> Requirement: Please quote every line word for word.

[Rows from a 3D modeling dataset]
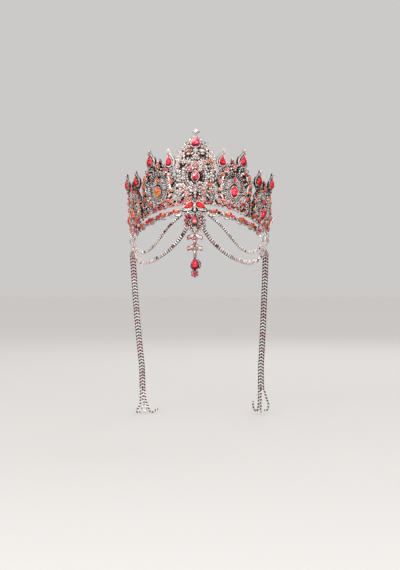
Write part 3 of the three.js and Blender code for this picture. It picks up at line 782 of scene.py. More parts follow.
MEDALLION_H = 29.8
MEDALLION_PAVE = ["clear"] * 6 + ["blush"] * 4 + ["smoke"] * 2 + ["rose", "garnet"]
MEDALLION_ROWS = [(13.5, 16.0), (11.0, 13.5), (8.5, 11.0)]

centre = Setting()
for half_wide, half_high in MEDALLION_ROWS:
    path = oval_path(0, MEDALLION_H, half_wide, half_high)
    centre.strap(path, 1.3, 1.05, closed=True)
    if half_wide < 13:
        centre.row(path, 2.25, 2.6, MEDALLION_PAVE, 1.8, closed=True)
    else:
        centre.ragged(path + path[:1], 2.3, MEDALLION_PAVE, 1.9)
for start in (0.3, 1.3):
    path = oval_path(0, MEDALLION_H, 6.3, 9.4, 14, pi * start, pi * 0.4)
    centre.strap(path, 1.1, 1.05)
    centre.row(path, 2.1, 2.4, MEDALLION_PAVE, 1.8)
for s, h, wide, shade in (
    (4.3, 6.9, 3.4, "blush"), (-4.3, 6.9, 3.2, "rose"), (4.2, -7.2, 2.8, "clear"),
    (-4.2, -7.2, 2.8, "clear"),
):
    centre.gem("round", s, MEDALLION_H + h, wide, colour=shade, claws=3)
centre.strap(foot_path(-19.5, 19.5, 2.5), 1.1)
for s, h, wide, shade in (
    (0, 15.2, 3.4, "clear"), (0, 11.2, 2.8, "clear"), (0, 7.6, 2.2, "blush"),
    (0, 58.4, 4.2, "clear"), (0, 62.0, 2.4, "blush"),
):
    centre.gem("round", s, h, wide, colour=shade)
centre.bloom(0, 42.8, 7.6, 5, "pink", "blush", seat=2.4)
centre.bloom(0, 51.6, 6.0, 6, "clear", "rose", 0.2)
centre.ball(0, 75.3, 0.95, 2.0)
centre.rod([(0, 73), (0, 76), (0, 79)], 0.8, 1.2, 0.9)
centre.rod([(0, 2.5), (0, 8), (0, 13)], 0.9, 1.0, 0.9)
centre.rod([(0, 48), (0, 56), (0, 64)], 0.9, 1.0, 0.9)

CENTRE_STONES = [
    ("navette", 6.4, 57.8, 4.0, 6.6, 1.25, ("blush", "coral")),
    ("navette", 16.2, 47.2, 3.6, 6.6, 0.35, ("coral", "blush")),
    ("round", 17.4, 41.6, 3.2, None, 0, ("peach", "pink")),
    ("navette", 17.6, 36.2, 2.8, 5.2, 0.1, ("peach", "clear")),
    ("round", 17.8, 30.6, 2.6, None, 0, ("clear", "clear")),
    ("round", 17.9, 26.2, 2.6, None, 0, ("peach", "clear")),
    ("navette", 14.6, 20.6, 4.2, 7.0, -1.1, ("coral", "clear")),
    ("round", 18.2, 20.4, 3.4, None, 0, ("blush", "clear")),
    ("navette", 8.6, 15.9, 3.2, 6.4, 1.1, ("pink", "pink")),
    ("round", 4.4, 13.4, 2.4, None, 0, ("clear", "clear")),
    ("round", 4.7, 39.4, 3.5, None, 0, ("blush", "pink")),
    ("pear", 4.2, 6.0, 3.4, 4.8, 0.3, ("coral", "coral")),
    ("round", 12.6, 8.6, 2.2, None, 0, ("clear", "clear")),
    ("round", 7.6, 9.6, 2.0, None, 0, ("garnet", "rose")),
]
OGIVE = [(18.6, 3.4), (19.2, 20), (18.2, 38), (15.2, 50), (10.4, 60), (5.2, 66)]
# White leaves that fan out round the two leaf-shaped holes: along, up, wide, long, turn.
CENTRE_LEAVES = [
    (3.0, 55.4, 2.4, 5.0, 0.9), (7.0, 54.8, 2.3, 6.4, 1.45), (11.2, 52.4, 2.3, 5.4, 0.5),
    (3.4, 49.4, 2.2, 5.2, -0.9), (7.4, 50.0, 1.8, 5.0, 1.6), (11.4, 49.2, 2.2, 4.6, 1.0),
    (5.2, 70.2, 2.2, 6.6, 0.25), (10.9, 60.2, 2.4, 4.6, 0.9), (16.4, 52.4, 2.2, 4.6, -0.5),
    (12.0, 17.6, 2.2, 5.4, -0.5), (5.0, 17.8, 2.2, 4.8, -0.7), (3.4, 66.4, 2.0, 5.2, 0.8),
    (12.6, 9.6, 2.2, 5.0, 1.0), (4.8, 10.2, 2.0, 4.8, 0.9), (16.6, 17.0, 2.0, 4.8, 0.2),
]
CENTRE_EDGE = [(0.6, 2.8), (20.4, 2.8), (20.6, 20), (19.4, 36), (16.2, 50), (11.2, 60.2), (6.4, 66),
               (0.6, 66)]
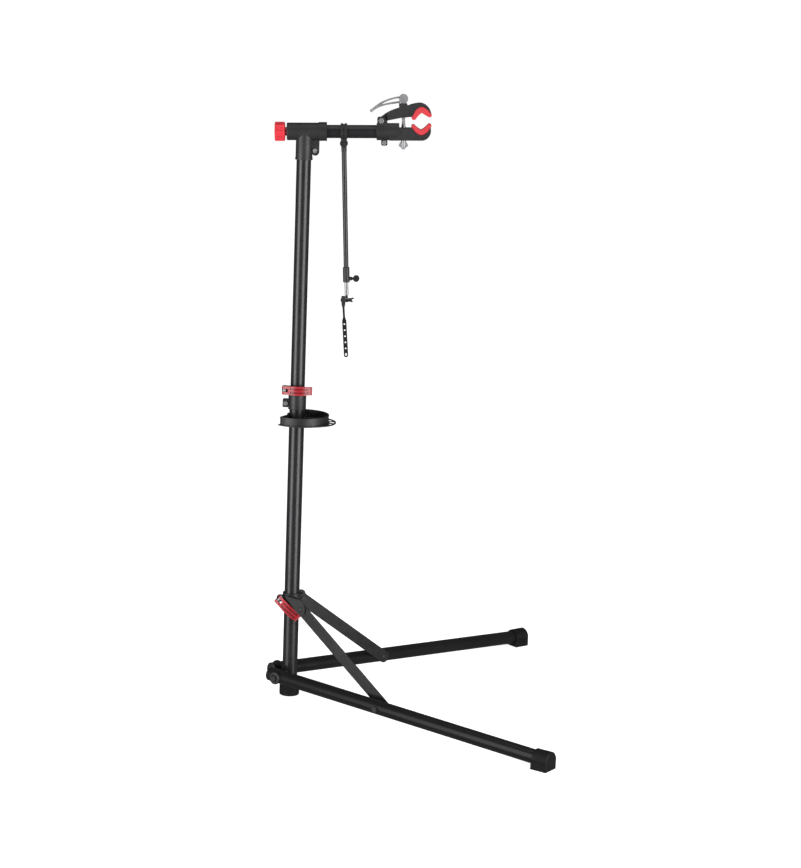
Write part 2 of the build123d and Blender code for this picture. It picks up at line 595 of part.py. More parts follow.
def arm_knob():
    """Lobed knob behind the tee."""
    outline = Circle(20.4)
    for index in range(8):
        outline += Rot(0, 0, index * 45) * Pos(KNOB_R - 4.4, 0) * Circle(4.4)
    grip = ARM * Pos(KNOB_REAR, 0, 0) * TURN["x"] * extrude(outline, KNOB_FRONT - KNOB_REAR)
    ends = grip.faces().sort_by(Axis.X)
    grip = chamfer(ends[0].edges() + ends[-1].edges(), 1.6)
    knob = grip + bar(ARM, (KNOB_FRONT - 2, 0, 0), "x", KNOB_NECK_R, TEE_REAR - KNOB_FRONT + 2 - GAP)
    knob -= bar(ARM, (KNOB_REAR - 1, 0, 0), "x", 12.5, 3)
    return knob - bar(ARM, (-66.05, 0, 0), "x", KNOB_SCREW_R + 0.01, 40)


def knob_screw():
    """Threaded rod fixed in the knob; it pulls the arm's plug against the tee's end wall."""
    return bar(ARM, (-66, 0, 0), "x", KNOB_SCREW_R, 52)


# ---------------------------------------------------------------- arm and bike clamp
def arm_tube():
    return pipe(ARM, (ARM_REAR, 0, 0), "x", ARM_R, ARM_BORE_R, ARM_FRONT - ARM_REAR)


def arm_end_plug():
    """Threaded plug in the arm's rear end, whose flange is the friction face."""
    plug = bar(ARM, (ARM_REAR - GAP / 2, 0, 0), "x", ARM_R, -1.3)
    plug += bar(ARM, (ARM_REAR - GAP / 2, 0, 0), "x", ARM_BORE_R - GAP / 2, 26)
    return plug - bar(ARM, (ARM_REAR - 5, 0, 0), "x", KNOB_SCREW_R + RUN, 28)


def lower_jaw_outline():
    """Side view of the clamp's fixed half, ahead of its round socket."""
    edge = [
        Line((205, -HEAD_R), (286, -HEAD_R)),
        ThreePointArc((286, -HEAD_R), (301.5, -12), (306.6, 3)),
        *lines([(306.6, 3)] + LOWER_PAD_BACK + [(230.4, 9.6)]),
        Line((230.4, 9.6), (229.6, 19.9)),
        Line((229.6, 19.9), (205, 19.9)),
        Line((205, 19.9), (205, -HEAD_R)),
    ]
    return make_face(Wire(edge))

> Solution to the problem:
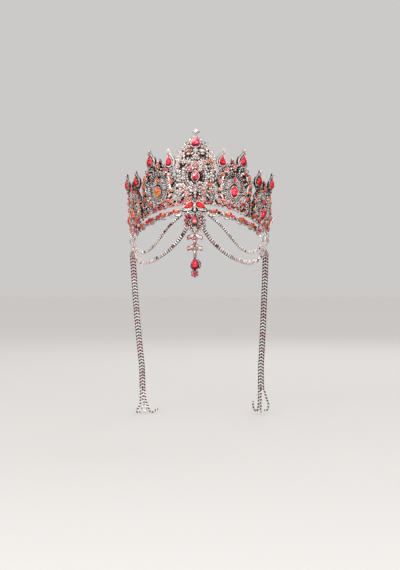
Write part 3 of the three.js and Blender code for this picture. It picks up at line 782 of scene.py. More parts follow.
MEDALLION_H = 29.8
MEDALLION_PAVE = ["clear"] * 6 + ["blush"] * 4 + ["smoke"] * 2 + ["rose", "garnet"]
MEDALLION_ROWS = [(13.5, 16.0), (11.0, 13.5), (8.5, 11.0)]

centre = Setting()
for half_wide, half_high in MEDALLION_ROWS:
    path = oval_path(0, MEDALLION_H, half_wide, half_high)
    centre.strap(path, 1.3, 1.05, closed=True)
    if half_wide < 13:
        centre.row(path, 2.25, 2.6, MEDALLION_PAVE, 1.8, closed=True)
    else:
        centre.ragged(path + path[:1], 2.3, MEDALLION_PAVE, 1.9)
for start in (0.3, 1.3):
    path = oval_path(0, MEDALLION_H, 6.3, 9.4, 14, pi * start, pi * 0.4)
    centre.strap(path, 1.1, 1.05)
    centre.row(path, 2.1, 2.4, MEDALLION_PAVE, 1.8)
for s, h, wide, shade in (
    (4.3, 6.9, 3.4, "blush"), (-4.3, 6.9, 3.2, "rose"), (4.2, -7.2, 2.8, "clear"),
    (-4.2, -7.2, 2.8, "clear"),
):
    centre.gem("round", s, MEDALLION_H + h, wide, colour=shade, claws=3)
centre.strap(foot_path(-19.5, 19.5, 2.5), 1.1)
for s, h, wide, shade in (
    (0, 15.2, 3.4, "clear"), (0, 11.2, 2.8, "clear"), (0, 7.6, 2.2, "blush"),
    (0, 58.4, 4.2, "clear"), (0, 62.0, 2.4, "blush"),
):
    centre.gem("round", s, h, wide, colour=shade)
centre.bloom(0, 42.8, 7.6, 5, "pink", "blush", seat=2.4)
centre.bloom(0, 51.6, 6.0, 6, "clear", "rose", 0.2)
centre.ball(0, 75.3, 0.95, 2.0)
centre.rod([(0, 73), (0, 76), (0, 79)], 0.8, 1.2, 0.9)
centre.rod([(0, 2.5), (0, 8), (0, 13)], 0.9, 1.0, 0.9)
centre.rod([(0, 48), (0, 56), (0, 64)], 0.9, 1.0, 0.9)

CENTRE_STONES = [
    ("navette", 6.4, 57.8, 4.0, 6.6, 1.25, ("blush", "coral")),
    ("navette", 16.2, 47.2, 3.6, 6.6, 0.35, ("coral", "blush")),
    ("round", 17.4, 41.6, 3.2, None, 0, ("peach", "pink")),
    ("navette", 17.6, 36.2, 2.8, 5.2, 0.1, ("peach", "clear")),
    ("round", 17.8, 30.6, 2.6, None, 0, ("clear", "clear")),
    ("round", 17.9, 26.2, 2.6, None, 0, ("peach", "clear")),
    ("navette", 14.6, 20.6, 4.2, 7.0, -1.1, ("coral", "clear")),
    ("round", 18.2, 20.4, 3.4, None, 0, ("blush", "clear")),
    ("navette", 8.6, 15.9, 3.2, 6.4, 1.1, ("pink", "pink")),
    ("round", 4.4, 13.4, 2.4, None, 0, ("clear", "clear")),
    ("round", 4.7, 39.4, 3.5, None, 0, ("blush", "pink")),
    ("pear", 4.2, 6.0, 3.4, 4.8, 0.3, ("coral", "coral")),
    ("round", 12.6, 8.6, 2.2, None, 0, ("clear", "clear")),
    ("round", 7.6, 9.6, 2.0, None, 0, ("garnet", "rose")),
]
OGIVE = [(18.6, 3.4), (19.2, 20), (18.2, 38), (15.2, 50), (10.4, 60), (5.2, 66)]
# White leaves that fan out round the two leaf-shaped holes: along, up, wide, long, turn.
CENTRE_LEAVES = [
    (3.0, 55.4, 2.4, 5.0, 0.9), (7.0, 54.8, 2.3, 6.4, 1.45), (11.2, 52.4, 2.3, 5.4, 0.5),
    (3.4, 49.4, 2.2, 5.2, -0.9), (7.4, 50.0, 1.8, 5.0, 1.6), (11.4, 49.2, 2.2, 4.6, 1.0),
    (5.2, 70.2, 2.2, 6.6, 0.25), (10.9, 60.2, 2.4, 4.6, 0.9), (16.4, 52.4, 2.2, 4.6, -0.5),
    (12.0, 17.6, 2.2, 5.4, -0.5), (5.0, 17.8, 2.2, 4.8, -0.7), (3.4, 66.4, 2.0, 5.2, 0.8),
    (12.6, 9.6, 2.2, 5.0, 1.0), (4.8, 10.2, 2.0, 4.8, 0.9), (16.6, 17.0, 2.0, 4.8, 0.2),
]
CENTRE_EDGE = [(0.6, 2.8), (20.4, 2.8), (20.6, 20), (19.4, 36), (16.2, 50), (11.2, 60.2), (6.4, 66),
               (0.6, 66)]
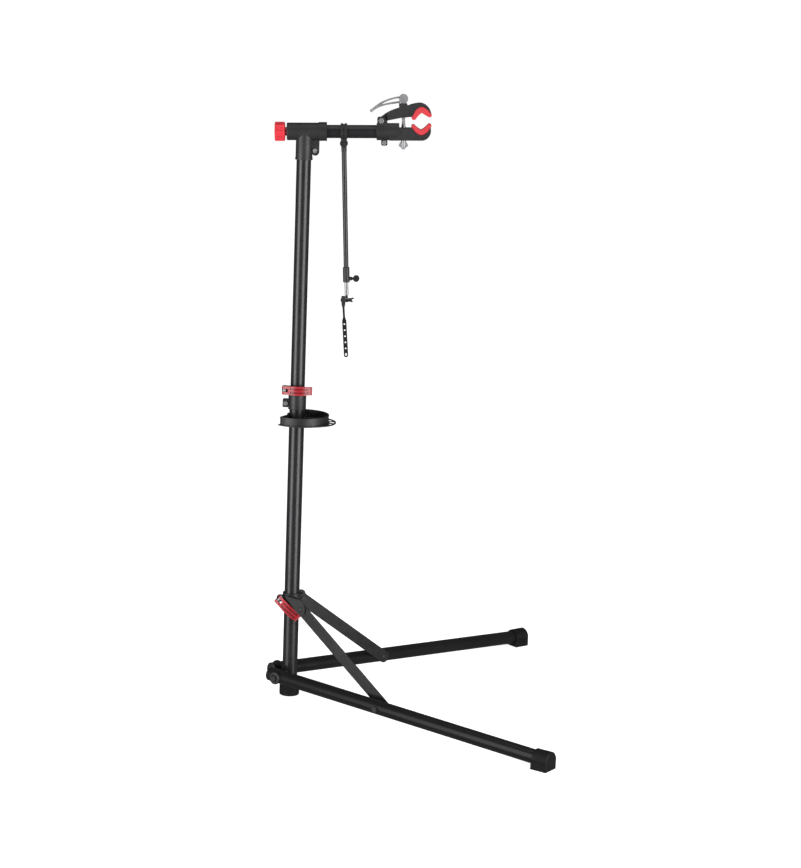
Write part 2 of the build123d and Blender code for this picture. It picks up at line 595 of part.py. More parts follow.
def arm_knob():
    """Lobed knob behind the tee."""
    outline = Circle(20.4)
    for index in range(8):
        outline += Rot(0, 0, index * 45) * Pos(KNOB_R - 4.4, 0) * Circle(4.4)
    grip = ARM * Pos(KNOB_REAR, 0, 0) * TURN["x"] * extrude(outline, KNOB_FRONT - KNOB_REAR)
    ends = grip.faces().sort_by(Axis.X)
    grip = chamfer(ends[0].edges() + ends[-1].edges(), 1.6)
    knob = grip + bar(ARM, (KNOB_FRONT - 2, 0, 0), "x", KNOB_NECK_R, TEE_REAR - KNOB_FRONT + 2 - GAP)
    knob -= bar(ARM, (KNOB_REAR - 1, 0, 0), "x", 12.5, 3)
    return knob - bar(ARM, (-66.05, 0, 0), "x", KNOB_SCREW_R + 0.01, 40)


def knob_screw():
    """Threaded rod fixed in the knob; it pulls the arm's plug against the tee's end wall."""
    return bar(ARM, (-66, 0, 0), "x", KNOB_SCREW_R, 52)


# ---------------------------------------------------------------- arm and bike clamp
def arm_tube():
    return pipe(ARM, (ARM_REAR, 0, 0), "x", ARM_R, ARM_BORE_R, ARM_FRONT - ARM_REAR)


def arm_end_plug():
    """Threaded plug in the arm's rear end, whose flange is the friction face."""
    plug = bar(ARM, (ARM_REAR - GAP / 2, 0, 0), "x", ARM_R, -1.3)
    plug += bar(ARM, (ARM_REAR - GAP / 2, 0, 0), "x", ARM_BORE_R - GAP / 2, 26)
    return plug - bar(ARM, (ARM_REAR - 5, 0, 0), "x", KNOB_SCREW_R + RUN, 28)


def lower_jaw_outline():
    """Side view of the clamp's fixed half, ahead of its round socket."""
    edge = [
        Line((205, -HEAD_R), (286, -HEAD_R)),
        ThreePointArc((286, -HEAD_R), (301.5, -12), (306.6, 3)),
        *lines([(306.6, 3)] + LOWER_PAD_BACK + [(230.4, 9.6)]),
        Line((230.4, 9.6), (229.6, 19.9)),
        Line((229.6, 19.9), (205, 19.9)),
        Line((205, 19.9), (205, -HEAD_R)),
    ]
    return make_face(Wire(edge))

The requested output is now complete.